Tutto questo – unitamente ai fattori storici e soggettivi di sfiducia che, per ragioni diverse, gli attuali socialisti nonché i post-fascisti meritano ampiamente – inducono a guardare alle elezioni francesi con interesse sì, ma senza commettere per l’ennesima volta l’errore di riporre speranze su quelle che sono, al momento, nulla più che dichiarazioni d’intenti.
Cosa non fareste per smarcarvi da chi vi accusa di essere fasci neh?
Persino rispolverare il termine “rossobrunismo” che piace tanto ai vari cuochi trotzkisty.
La dignità, questa sconosciuta.
Gli argomenti razionali, questi sconosciuti.
Eh, già, la razionalità di usare il linguaggio di un Evangelisti qualunque.

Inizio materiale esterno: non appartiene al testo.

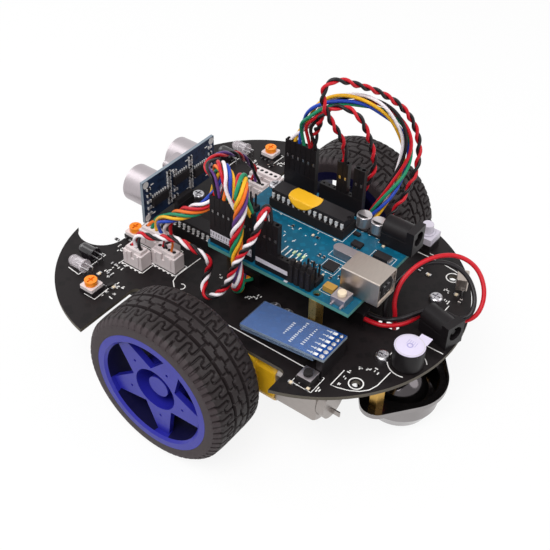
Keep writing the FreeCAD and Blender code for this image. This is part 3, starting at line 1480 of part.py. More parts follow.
def robot():
    nodes = {
        "chassis_board": chassis_board(),
        "controller_pillars": controller_pillars(),
        "underside_pillars": underside_pillars(),
        "screws_and_nuts": screws_and_nuts(),
        "controller_board": controller_board(),
        "digital_headers": header_strips(digital_rows, digital_row_counts, digital_column),
        "analog_headers": header_strips(analog_rows, analog_row_counts, analog_column),
        "digital_plugs": plug_rows(digital_plug_rows, digital_plug_counts, digital_column),
        "analog_plugs": plug_rows(analog_plug_rows, analog_plug_counts, analog_column),
        "usb_socket": usb_socket(),
        "controller_jack": controller_jack(),
        "chip_socket": chip_socket(),
        "microcontroller": microcontroller(),
        "controller_parts": controller_parts(),
        "reset_switch": reset_switch(),
        "reset_button": reset_button(),
        "user_switch": user_switch(),
        "user_button": user_button(),
        "power_switch": power_switch(),
        "power_plunger": power_plunger(),
        "trimmer_bases": trimmer_bases(),
        "obstacle_emitters": emitters(),
        "obstacle_receivers": receivers(),
        "remote_receiver": remote_receiver(),
        "buzzer": buzzer(),
        "charging_jack": charging_jack(),
        "radio_module": radio_module(),
        "radio_sleeve": radio_sleeve(),
        "deck_sockets": deck_sockets(),
        "sonar_board": sonar_board(),
        "sonar_transducers": sonar_transducers(),
        "wire_sockets_left": wire_sockets(left_wire_sockets, left_wire_socket_counts),
        "wire_sockets_right": wire_sockets(right_wire_sockets, right_wire_socket_counts),
        "caster_housing": caster_housing(),
        "caster_socket": caster_socket(),
        "caster_ball": caster_ball(),
        "battery_holder": battery_holder(),
        "battery_cells": battery_cells(),
        "sensor_bar": sensor_bar(),
    }
    for side in trimmer_places:
        nodes[f"trimmer_rotor_{side}"] = trimmer_rotor(side)
    nodes.update(sided("tyre", left_tyre()))
    nodes.update(sided("rim", left_rim()))
    nodes.update(sided("drive_shaft", left_shaft()))
    nodes.update(sided("gearbox", left_gearbox()))
    nodes.update(sided("motor", left_motor()))
    bracket = left_bracket()
    nodes["motor_brackets"] = group([bracket, mirrored(bracket)])
    nodes.update(cables())
    return nodes


def main():
    os.makedirs("parts", exist_ok=True)
    for name, shape in robot().items():
        if not shape.isValid():
            print(f"{name}: not valid")
        shape.exportStep(f"parts/{name}.step")
        box = shape.BoundBox
        print(
            f"{name}: {len(shape.Solids)} solids, {shape.Volume:.0f} mm3, "
            f"x {box.XMin:.1f} {box.XMax:.1f}, y {box.YMin:.1f} {box.YMax:.1f}, "
            f"z {box.ZMin:.1f} {box.ZMax:.1f}"
        )


main()
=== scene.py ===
"""The looks of the line follower robot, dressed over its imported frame.

Layouts are in millimetres and become metres as each piece is made. +X is the robot's left
and -Y its driving direction.
"""
import math
import random

import bpy
import numpy as np
from mathutils import Matrix, Vector


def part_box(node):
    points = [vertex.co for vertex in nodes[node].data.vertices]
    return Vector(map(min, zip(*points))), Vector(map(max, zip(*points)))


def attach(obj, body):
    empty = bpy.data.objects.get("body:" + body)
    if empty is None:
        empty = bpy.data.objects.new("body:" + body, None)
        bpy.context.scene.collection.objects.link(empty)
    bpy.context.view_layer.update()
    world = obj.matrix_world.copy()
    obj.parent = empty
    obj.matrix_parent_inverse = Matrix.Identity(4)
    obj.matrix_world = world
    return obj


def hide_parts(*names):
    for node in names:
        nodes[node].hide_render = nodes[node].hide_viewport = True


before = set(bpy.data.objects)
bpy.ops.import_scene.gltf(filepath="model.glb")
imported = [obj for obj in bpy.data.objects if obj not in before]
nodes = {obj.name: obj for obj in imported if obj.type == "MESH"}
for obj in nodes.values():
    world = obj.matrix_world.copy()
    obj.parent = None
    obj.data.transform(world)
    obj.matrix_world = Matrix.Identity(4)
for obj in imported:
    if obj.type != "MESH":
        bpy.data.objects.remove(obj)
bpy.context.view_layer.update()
scene = bpy.context.scene
UP = Vector((0, 0, 1))


def box_of(node):
    """Lowest and highest corner of a node, in millimetres."""
    low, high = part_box(node)
    return low * 1000, high * 1000


def top_near(node, x, y, reach):
    """The highest point of a node within reach of a place seen from above."""
    found = [v.co * 1000 for v in nodes[node].data.vertices]
    return max(p.z for p in found if abs(p.x - x) < reach and abs(p.y - y) < reach)


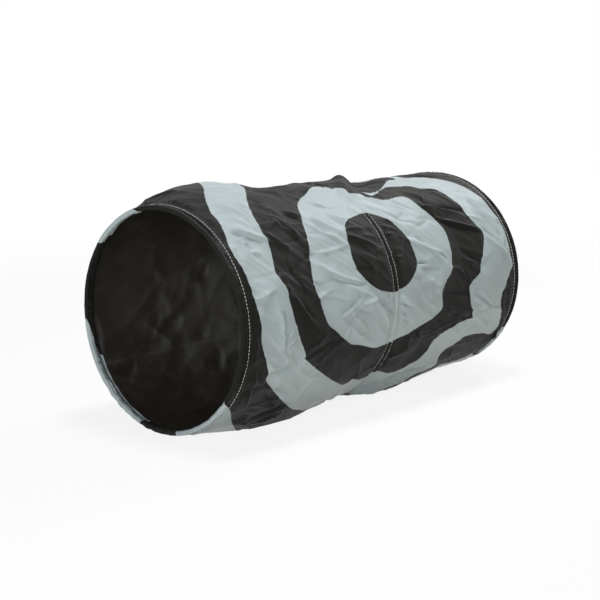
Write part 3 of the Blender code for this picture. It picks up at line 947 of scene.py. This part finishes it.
def stitchTree():  # stitches along a path: one small spindle at every pitch
    tree = bpy.data.node_groups.new("rowOfStitches", "GeometryNodeTree")
    face = tree.interface
    face.new_socket("Geometry", in_out="INPUT", socket_type="NodeSocketGeometry")
    for name, value in stitchSizes.items():
        kind = "NodeSocketInt" if name == "Seed" else "NodeSocketFloat"
        face.new_socket(name, in_out="INPUT", socket_type=kind).default_value = value
    face.new_socket("Thread", in_out="INPUT", socket_type="NodeSocketMaterial")
    face.new_socket("Geometry", in_out="OUTPUT", socket_type="NodeSocketGeometry")
    given = addNode(tree, "NodeGroupInput").outputs
    line = addNode(tree, "GeometryNodeMeshToCurve", {"Mesh": given["Geometry"]})
    spacing = {"Curve": line.outputs[0], "Length": given["Pitch"]}
    spots = addNode(tree, "GeometryNodeCurveToPoints", spacing, mode="LENGTH").outputs
    ball = addNode(tree, "GeometryNodeMeshUVSphere", {"Segments": 6, "Rings": 4, "Radius": 0.5})
    sizes = {0: given["Thread Width"], 1: given["Thread Width"], 2: given["Stitch Length"]}
    size = addNode(tree, "ShaderNodeCombineXYZ", sizes).outputs[0]
    spindle = addNode(tree, "GeometryNodeTransform", {"Geometry": ball.outputs[0], "Scale": size})
    rows = addNode(tree, "GeometryNodeInstanceOnPoints", {
        "Points": spots["Points"], "Instance": spindle.outputs[0], "Rotation": spots["Rotation"],
    })
    back = addNode(tree, "ShaderNodeMath", {0: given["Lean"], 1: -1.0}, operation="MULTIPLY").outputs[0]
    lowest, highest = (
        addNode(tree, "ShaderNodeCombineXYZ", {0: end, 1: end}).outputs[0] for end in (back, given["Lean"])
    )
    limits = {"Min": lowest, "Max": highest, "Seed": given["Seed"]}
    lean = addNode(tree, "FunctionNodeRandomValue", limits, data_type="FLOAT_VECTOR").outputs["Value"]
    uneven = addNode(tree, "GeometryNodeRotateInstances", {"Instances": rows.outputs[0], "Rotation": lean})
    real = addNode(tree, "GeometryNodeRealizeInstances", {"Geometry": uneven.outputs[0]}).outputs[0]
    worn = addNode(tree, "GeometryNodeSetMaterial", {"Geometry": real, "Material": given["Thread"]})
    addNode(tree, "NodeGroupOutput", {0: worn.outputs[0]})
    return tree


stitches = stitchTree()


def sewPaths(name, paths, seed, yarn):  # paths in mm: (points, closed)
    mesh = bpy.data.meshes.new(name)
    points, edges = [], []
    for path, closed in paths:
        first = len(points)
        points += [tuple(p * 0.001) for p in path]
        edges += [(first + n, first + n + 1) for n in range(len(path) - 1)]
        if closed:
            edges.append((first + len(path) - 1, first))
    mesh.from_pydata(points, edges, [])
    piece = bpy.data.objects.new(name, mesh)
    bpy.context.scene.collection.objects.link(piece)
    modifier = piece.modifiers.new("Stitches", "NODES")
    modifier.node_group = stitches
    given = {**stitchSizes, "Seed": seed, "Thread": yarn}
    for item in stitches.interface.items_tree:
        if item.in_out == "INPUT" and item.name in given:
            modifier[item.identifier] = given[item.name]
    graph = bpy.context.evaluated_depsgraph_get()
    made = bpy.data.meshes.new_from_object(piece.evaluated_get(graph), depsgraph=graph)
    piece.modifiers.clear()
    piece.data = made
    made.name = name
    made.shade_smooth()
    return piece


ringAngles = np.arange(720) / 2


def ring(radius, y, middle):  # a closed path round the tunnel
    return roundHoop(radius, y, ringAngles, middle, floor=stitchLift["floor"]), True


def hemRows(side):  # the row outside, and the same row inside
    depth, top, off = sleeve["hemStitchDepth"], sleeve["rimRadius"], 0 * ringAngles
    below = top - 2 * sleeve["cloth"] - sleeve["hemGap"]
    outside = top + hemRelief(depth + off, top + off, ringAngles, side) + stitchLift["hem"]
    inside = below + hemRelief(depth + off, off, ringAngles, side) - stitchLift["hem"]
    y = side * (sleeve["halfLength"] - depth)
    return [ring(outside, y, top)], [ring(inside, y, top)]


for name, side in (("front", -1), ("rear", 1)):
    shown, hidden = hemRows(side)
    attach(sewPaths(f"{name}HemStitches", shown, 11, thread), f"{name}_end")
    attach(sewPaths(f"{name}HemBobbin", hidden, 12, bobbinThread), f"{name}_end")


def onCloth(y):  # the cloth's outer face at one distance along, from its grid
    at = int(np.argmin(np.abs(clothAlong[:, 0] - y)))
    return clothPoints[at] + clothNormals[at] * stitchLift["tape"]


def tapeRows():
    row = sleeve["tapeRow"]
    below = sleeve["middleRadius"] - sleeve["cloth"] - tapeSizes["depth"] - tapeSizes["thickness"] / 2 - 0.6
    shown = [(onCloth(-row), True), (onCloth(row), True)]
    return shown, [ring(below, y, sleeve["middleRadius"]) for y in (-row, row)]


shown, hidden = tapeRows()
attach(sewPaths("middleStitches", shown, 13, thread), "sleeve")
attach(sewPaths("middleBobbin", hidden, 14, bobbinThread), "sleeve")


def seamRows(side):  # two rows of stitches beside the lengthwise seam
    columns = np.append(gridAngles(), clothStart + 360)
    kept = np.flatnonzero((clothAlong[:, 0] * side > 7) & (np.abs(clothAlong[:, 0]) < coverEnd - 2))
    paths = []
    for off in (-seam["row"], seam["row"]):
        at = clothStart + off / arcPerDegree % 360
        low = int(np.searchsorted(columns, at)) - 1
        t = (at - columns[low]) / (columns[low + 1] - columns[low])
        high = (low + 1) % (len(columns) - 1)
        line = clothPoints[kept, low] * (1 - t) + clothPoints[kept, high] * t
        line = line + clothNormals[kept, low] * stitchLift["seam"]
        line[:, 2] = np.maximum(line[:, 2], 0.35)
        paths.append((line, False))
    return paths


frontSeam = sewPaths("frontSeamStitches", seamRows(-1), 15, bobbinThread)
rearSeam = sewPaths("rearSeamStitches", seamRows(1), 16, bobbinThread)
print("stitches sewn")

for where in ("front", "middle", "rear"):
    for node, material in ((f"{where}_hoop", wireSteel), (f"{where}_crimp", crimpZinc)):
        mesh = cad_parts[node].data
        mesh.materials.clear()
        mesh.materials.append(material)

# Which body each piece moves with
for piece, end in ((frontCover, "front"), (rearCover, "rear")):
    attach(piece, "sleeve")
    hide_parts(f"{end}_cover")
    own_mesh(piece)
for piece, joint in ((frontSeam, "front_fold"), (rearSeam, "rear_fold")):
    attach(piece, "sleeve")
    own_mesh(piece)
for piece, node, body in ((frontHem, "front_hem", "front_end"), (rearHem, "rear_hem", "rear_end")):
    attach(piece, body)
    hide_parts(node)
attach(middleTape, "sleeve")
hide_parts("middle_channel")

print("pieces on their bodies")

viewpoint = {  # lens in mm, angles in degrees, the rest in metres
    "lens": 90.0,
    "sensor": 36.0,
    "azimuth": 41.9523,
    "elevation": 10.1888,
    "distance": 1.8231,
    "target": (-0.0338, 0.0133, 0.1090),
}


def setCamera():
    data = bpy.data.cameras.new("camera")
    data.lens, data.sensor_width = viewpoint["lens"], viewpoint["sensor"]
    data.clip_start, data.clip_end = 0.05, 60.0
    camera = bpy.data.objects.new("camera", data)
    a, e = math.radians(viewpoint["azimuth"]), math.radians(viewpoint["elevation"])
    back = Vector((math.sin(a) * math.cos(e), -math.cos(a) * math.cos(e), math.sin(e)))
    camera.location = Vector(viewpoint["target"]) + back * viewpoint["distance"]
    camera.rotation_mode = "QUATERNION"
    camera.rotation_quaternion = (-back).to_track_quat("-Z", "Y")
    bpy.context.scene.collection.objects.link(camera)
    bpy.context.scene.camera = camera


studio = {
    "fill": 0.03,  # the dim room
    "floorWhite": "#f4f4f4",
    "floorBounce": "#e8e5dc",  # what the paper sends back to the tunnel
    "floorGlow": (0.86, 1.0),  # near the tunnel and far from it
    "floorReach": (0.5, 1.6),
    "floorHalf": 14.0,
    "aim": (0.0, 0.0, 0.1),
    "lampSize": 0.45,
    "lamps": [  # name, place, watts
        ("topSoftbox", (0.1, 0.0, 1.7), 18.0),
        ("rearSoftbox", (0.0, 1.3, 1.3), 9.5),
        ("frontPanel", (0.6, -1.8, 0.5), 11.0),
        ("sidePanel", (1.1, -1.4, 0.35), 6.0),
        ("backPanel", (1.0, 1.4, 0.9), 3.0),
    ],
}


def seenRays(tree):  # the rays that see the background: straight, by reflection and through
    path = addNode(tree, "ShaderNodeLightPath").outputs
    seen = path["Is Camera Ray"]
    for ray in ("Is Transmission Ray", "Is Glossy Ray"):
        seen = addNode(tree, "ShaderNodeMath", {0: seen, 1: path[ray]}, operation="MAXIMUM").outputs[0]
    return seen


def lightStudio():
    world = bpy.data.worlds.new("studioRoom")
    bpy.context.scene.world = world
    world.use_nodes = True
    tree = world.node_tree
    tree.nodes.clear()
    room, white = (
        addNode(tree, "ShaderNodeBackground", {"Color": (1, 1, 1, 1), "Strength": strength}).outputs[0]
        for strength in (studio["fill"], 1.0)
    )
    mixed = addNode(tree, "ShaderNodeMixShader", {0: seenRays(tree), 1: room, 2: white})
    addNode(tree, "ShaderNodeOutputWorld", {0: mixed.outputs[0]})
    for name, place, watts in studio["lamps"]:
        lamp = bpy.data.lights.new(name, "AREA")
        lamp.shape, lamp.size, lamp.energy = "DISK", studio["lampSize"], watts
        box = bpy.data.objects.new(name, lamp)
        box.location = place
        box.rotation_mode = "QUATERNION"
        box.rotation_quaternion = (Vector(studio["aim"]) - Vector(place)).to_track_quat("-Z", "Y")
        bpy.context.scene.collection.objects.link(box)


def layFloor():  # pale seamless paper; it keeps the tunnel's soft shadow
    mesh = bpy.data.meshes.new("floorPaper")
    half = studio["floorHalf"]
    corners = [(-half, -half, 0), (half, -half, 0), (half, half, 0), (-half, half, 0)]
    mesh.from_pydata(corners, [], [(0, 1, 2, 3)])
    floor = bpy.data.objects.new("floorPaper", mesh)
    floor.location.z = -0.0005
    bpy.context.scene.collection.objects.link(floor)
    material, tree, shader = startMaterial("seamless paper", 0.9)
    shown = seenRays(tree)
    dressShader(tree, shader, shown, (studio["floorBounce"], studio["floorWhite"]))
    glow = addNode(tree, "ShaderNodeEmission", {"Color": (1, 1, 1, 1), "Strength": 1.0})
    place = addNode(tree, "ShaderNodeTexCoord").outputs["Object"]
    away = addNode(tree, "ShaderNodeVectorMath", {0: place}, operation="LENGTH").outputs["Value"]
    glowing = addNode(tree, "ShaderNodeMapRange", {
        "Value": away, "From Min": studio["floorReach"][0], "From Max": studio["floorReach"][1],
        "To Min": studio["floorGlow"][0], "To Max": studio["floorGlow"][1],
    }, interpolation_type="SMOOTHSTEP").outputs[0]
    seen = addNode(tree, "ShaderNodeMath", {0: shown, 1: glowing}, operation="MULTIPLY").outputs[0]
    mixed = addNode(tree, "ShaderNodeMixShader", {0: seen, 1: shader.outputs[0], 2: glow.outputs[0]})
    tree.links.new(mixed.outputs[0], tree.nodes["Material Output"].inputs["Surface"])
    mesh.materials.append(material)


setCamera()
lightStudio()
layFloor()
bpy.context.scene.view_settings.view_transform = "Standard"
print("studio set")
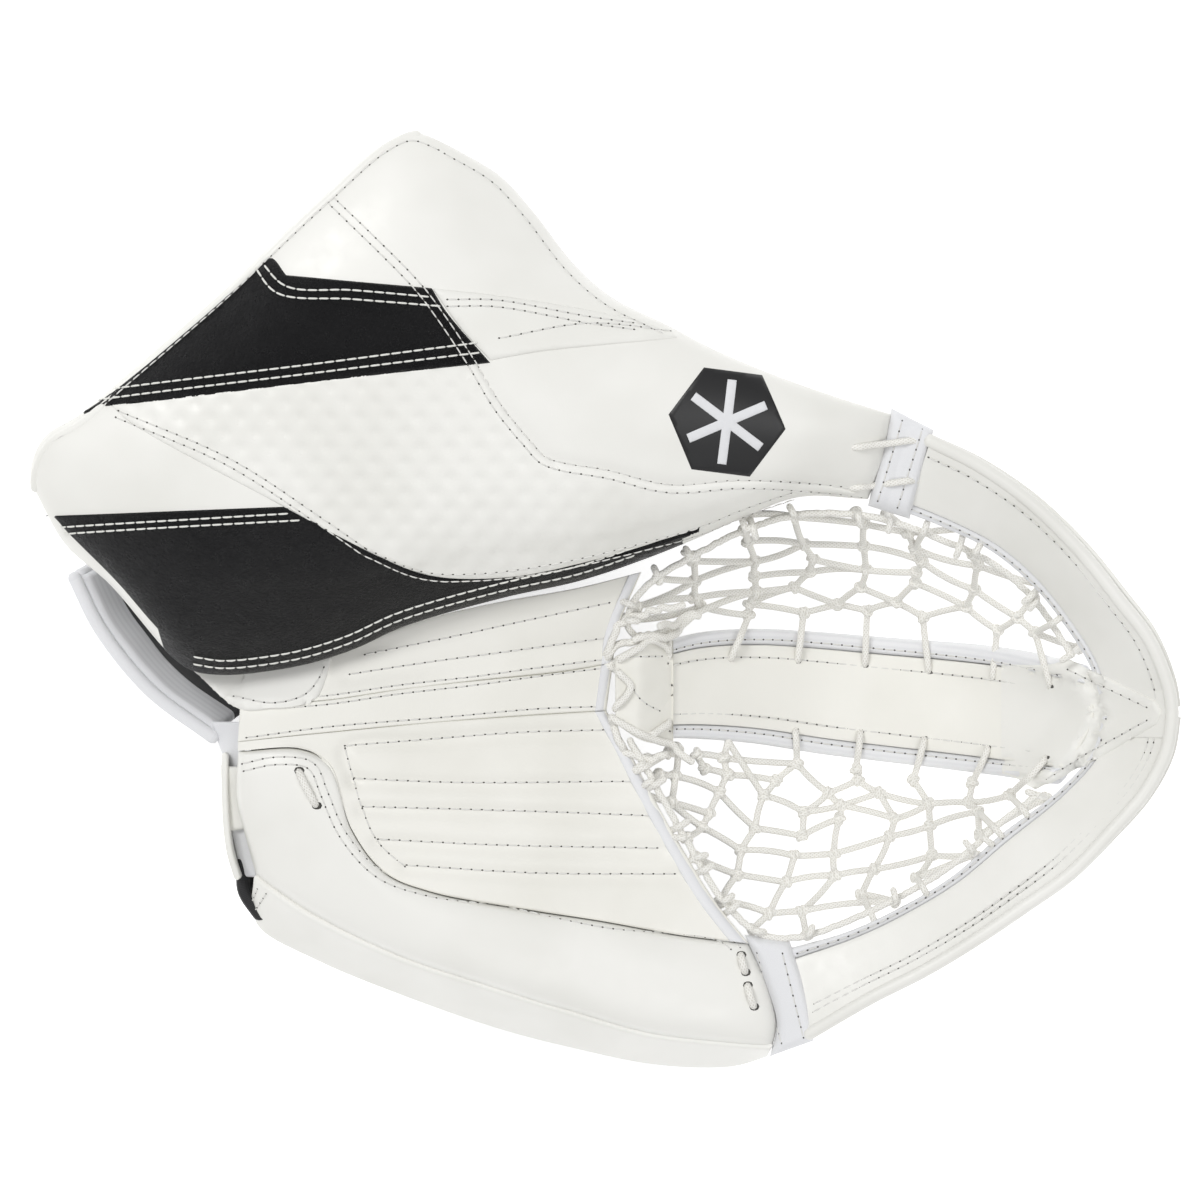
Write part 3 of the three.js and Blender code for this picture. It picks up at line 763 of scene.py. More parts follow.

Tanto non riuscirete a togliervi la qualifica di “fasci” (o, appunto, di rossobruni) da quei 5 sfigati a cui date tanta importanza, mettetevi il cuore in pace.
Io, autore dell’articolo, sono contro la destra e contro la sinistra. Parimenti, il FSI non si definisce né di destra né di sinistra. Chi ha problemi con la prima parte di questa locuzione (cioè quella riguardante la destra), penso non abbia ben chiaro quale sia la prospettiva sovranista.
E che mi frega a me di come vi definite?
Non sono un vostro tesserato ne ho intenzione di tesserarmi in un partito immigrazionista con vaghissime venature legalitarie.
Ed anche se fosse, da fascista, non sono di destra (o di sinistra, o di centro) perché non mi interessano le sfumature del modello liberalcapitalista.
Quello che contestavo è il tentativo di smarcarsi dal FN (boh…) usando un linguaggio da centrosocialari chic fine anni 90.
Che per chi non si identifica con “destra e sinistra” sembra quantomeno…contraddittorio?
Mettilo tu il cuore in pace. Il giudizio degli altri non ci interessa, né quello degli “sfigati” né il tuo. Ci interessa soltanto il nostro. Noi abbiamo un progetto e lavoriamo per quello. Tu lavora per un altro.